Three Essential Questions Parents Must Answer About Their Child’s Educational Pathway
By Ray Diffley
Director of AISAP's Center for Admission and Enrollment Management
Through 25-years in admission, traveling the world to explore schools and meet families in the US and abroad, reading educational philosophies, talking to school counselors and placement people in a variety of schools, and of course reading or reviewing upwards of 50,000 applications from students from 50 states and 60 countries, I have developed the following three questions to help families identify a school pathway for their children.
First, I would like to share the moment when I realized how I came to know what I know.
Several years ago, as I was at perhaps the height of studying traits that lead to students success, I was invited to be a speaker at a gifted student event. I wondered what angle I would take to enlighten students and parents since I (shocker) did not journey through the gifted and talented pathway. Quickly I realized my “gift” was one of perspective from my experiences as an educator and admission professional. What I also realized is that I believe these three questions are somewhat universal to a quality education and educational experience and that they might help families as they ponder their children’s educational pathways.
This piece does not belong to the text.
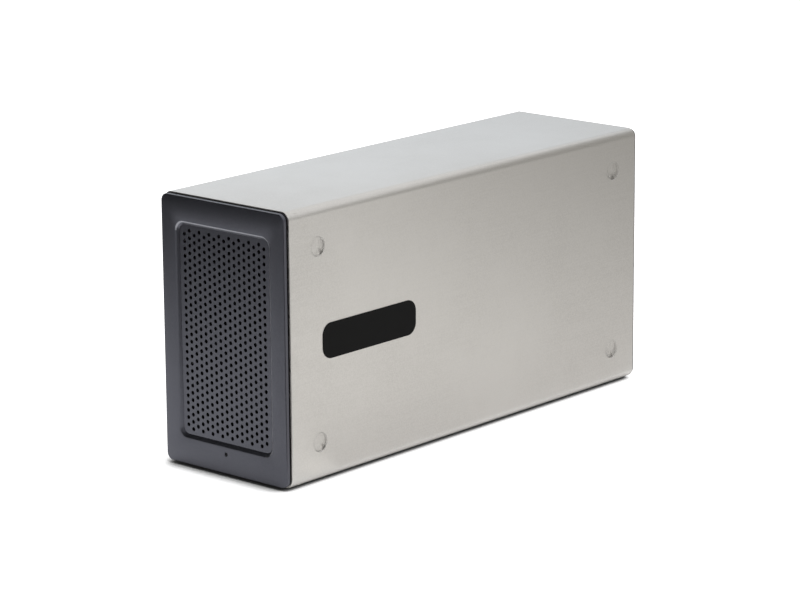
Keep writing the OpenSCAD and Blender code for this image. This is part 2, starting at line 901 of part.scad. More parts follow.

Over twenty years ago I sat in a waiting room at a very influential K-9 private day school. I could not help but overhear a board of trustees and senior administrators conversation in a room down the hallway. What I heard had a great impact on me. They exclaimed (loud enough for me to hear) that the number one factor their school sought in “next schools” (high schools in this case) was for their students “to be known.”
My belief in what they exclaimed has only grown over the last 20 years. Which leads me to number 1:
1. The school must have systems, a culture and a passion for “knowing your child.” Therefore question #1 is: How will your school get to know my child?
At AISAP we represent admission professionals, and it is my firm belief that each admission representative is a bit of a walking advertisement for their school. Put more succinctly, the representative represents their school in values, often in personality, (at least one aspect) and certainly in the belief that they do great work with the children and families they serve. Thus, it’s fair to say that they represent the culture of their school, or they certainly know it and can describe it.
With this “must,” “knowing each child” as the foundation, my second observation or question, is the following:
2. The culture of the school must fit your child (and ideally, family values) such that they can maximize and grow your child to reach their full potential at that stage of development. After all, developmental windows, we know, can be small. Thus question #2 is: Tell me about the culture and values of your school? E.g., who comes here, why, and why is it they succeed?
The third question is more complicated than it used to be, given our ever-changing world, but it is just as important to ask, perhaps even more important than the first two as it may speak to the vision and congruence of the school’s leadership.
3. The school, and its culture must prepare your child for what’s next in school (and in life) to successfully and happily navigate this wonderfully complicated world they will inhabit. Thus the question is: How is your school preparing its students for the future?
This is trickier, in that the experts tell us that a computer science major in college, as freshmen, might have their learning be obsolete by junior year, if not sooner! Living in the information age only turns the focus, in my opinion, on the fact that we are teaching mindset, values, and a “ways of being” more than ever before. But we are also bringing it back to the core of knowing yourself, knowing how you function and perhaps with whom you function best, and in what environment.
Finally, do read school mission statements. I always love seeing the word “joy” in a mission statement, or in a school’s philosophy. I believe independent schools understand relationships, joy, discovery, responsibility and so many other ways of being, your task is to explore the myriad options out there and become a good analyst of your pathway and future.
A few words for anyone attending an AISAP Educational Expo:
We’re planting seeds for families to find the culture/atmosphere that suits them as they walk into an Expo and greet the schools and their representatives. I encourage you to stop at every table (within reason!) and a variety of tables, and ask questions. These admission representatives share some of the same goals you have. They want to know the culture of this area, of families in this area and see if what they offer has appealed to you, and in what ways. Take advantage of that time to get to know schools and yourselves as you go about the journey.